### BRIEF
Print each line of the listing once more, precisely as given.

### DATASET SECTION
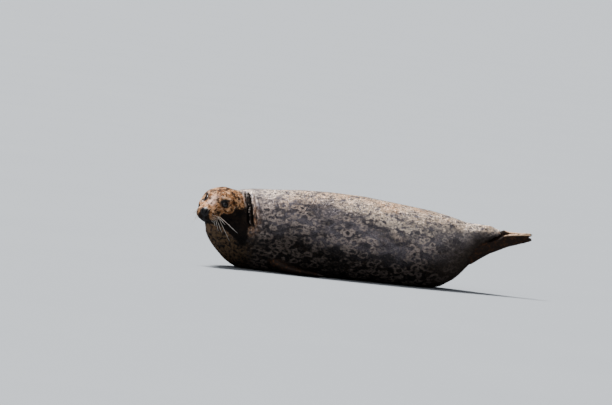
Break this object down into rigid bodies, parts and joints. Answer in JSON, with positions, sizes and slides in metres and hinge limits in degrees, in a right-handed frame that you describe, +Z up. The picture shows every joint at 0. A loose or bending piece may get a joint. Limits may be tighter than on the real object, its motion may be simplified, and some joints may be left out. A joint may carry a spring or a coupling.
{
  "type": "harbor seal",
  "caption": "Life-size still model of an adult harbor seal resting on its belly, head up and turned to its left, hind flippers held together and raised.",
  "frame": {"origin": "middle of the flat on the belly that the seal rests on, where its middle plane crosses x = 0, on the floor", "axes": "+Z up, -X towards the snout and +X towards the hind flippers, -Y the seal's left side, which faces the picture's camera"},
  "size_m": [1.5131, 0.4198, 0.3804],
  "materials": {
    "coat": "short flat fur, blackish grey with pale cream rings and mottling, darker below, tan on the face",
    "bare_skin": "moist dark bare skin of the nose pad",
    "eye": "wet glossy near-black eye",
    "claw": "dark horn, slightly polished"
  },
  "bodies": {
    "root": {"head": "coat", "muzzle": "coat", "lower_jaw": "coat", "neck": "coat", "chest": "coat", "trunk": "coat", "rump": "coat", "tail": "coat", "fore_flipper_left": "coat", "fore_flipper_right": "coat", "hind_flipper_left": "coat", "hind_flipper_right": "coat", "nose_pad": "bare_skin", "eye_left": "eye", "eye_right": "eye", "fore_claw_left_1": "claw", "fore_claw_left_2": "claw", "fore_claw_left_3": "claw", "fore_claw_left_4": "claw", "fore_claw_left_5": "claw", "fore_claw_right_1": "claw", "fore_claw_right_2": "claw", "fore_claw_right_3": "claw", "fore_claw_right_4": "claw", "fore_claw_right_5": "claw", "hind_claw_left_1": "claw", "hind_claw_left_2": "claw", "hind_claw_left_3": "claw", "hind_claw_left_4": "claw", "hind_claw_left_5": "claw", "hind_claw_right_1": "claw", "hind_claw_right_2": "claw", "hind_claw_right_3": "claw", "hind_claw_right_4": "claw", "hind_claw_right_5": "claw"}
  },
  "joints": []
}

### COMPLETED EXERCISE
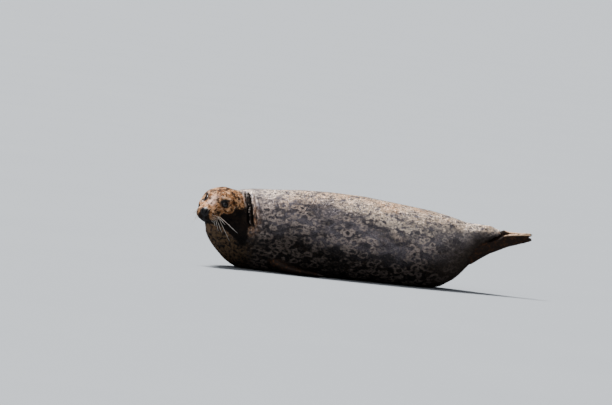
Break this object down into rigid bodies, parts and joints. Answer in JSON, with positions, sizes and slides in metres and hinge limits in degrees, in a right-handed frame that you describe, +Z up. The picture shows every joint at 0. A loose or bending piece may get a joint. Limits may be tighter than on the real object, its motion may be simplified, and some joints may be left out. A joint may carry a spring or a coupling.
{
  "type": "harbor seal",
  "caption": "Life-size still model of an adult harbor seal resting on its belly, head up and turned to its left, hind flippers held together and raised.",
  "frame": {"origin": "middle of the flat on the belly that the seal rests on, where its middle plane crosses x = 0, on the floor", "axes": "+Z up, -X towards the snout and +X towards the hind flippers, -Y the seal's left side, which faces the picture's camera"},
  "size_m": [1.5131, 0.4198, 0.3804],
  "materials": {
    "coat": "short flat fur, blackish grey with pale cream rings and mottling, darker below, tan on the face",
    "bare_skin": "moist dark bare skin of the nose pad",
    "eye": "wet glossy near-black eye",
    "claw": "dark horn, slightly polished"
  },
  "bodies": {
    "root": {"head": "coat", "muzzle": "coat", "lower_jaw": "coat", "neck": "coat", "chest": "coat", "trunk": "coat", "rump": "coat", "tail": "coat", "fore_flipper_left": "coat", "fore_flipper_right": "coat", "hind_flipper_left": "coat", "hind_flipper_right": "coat", "nose_pad": "bare_skin", "eye_left": "eye", "eye_right": "eye", "fore_claw_left_1": "claw", "fore_claw_left_2": "claw", "fore_claw_left_3": "claw", "fore_claw_left_4": "claw", "fore_claw_left_5": "claw", "fore_claw_right_1": "claw", "fore_claw_right_2": "claw", "fore_claw_right_3": "claw", "fore_claw_right_4": "claw", "fore_claw_right_5": "claw", "hind_claw_left_1": "claw", "hind_claw_left_2": "claw", "hind_claw_left_3": "claw", "hind_claw_left_4": "claw", "hind_claw_left_5": "claw", "hind_claw_right_1": "claw", "hind_claw_right_2": "claw", "hind_claw_right_3": "claw", "hind_claw_right_4": "claw", "hind_claw_right_5": "claw"}
  },
  "joints": []
}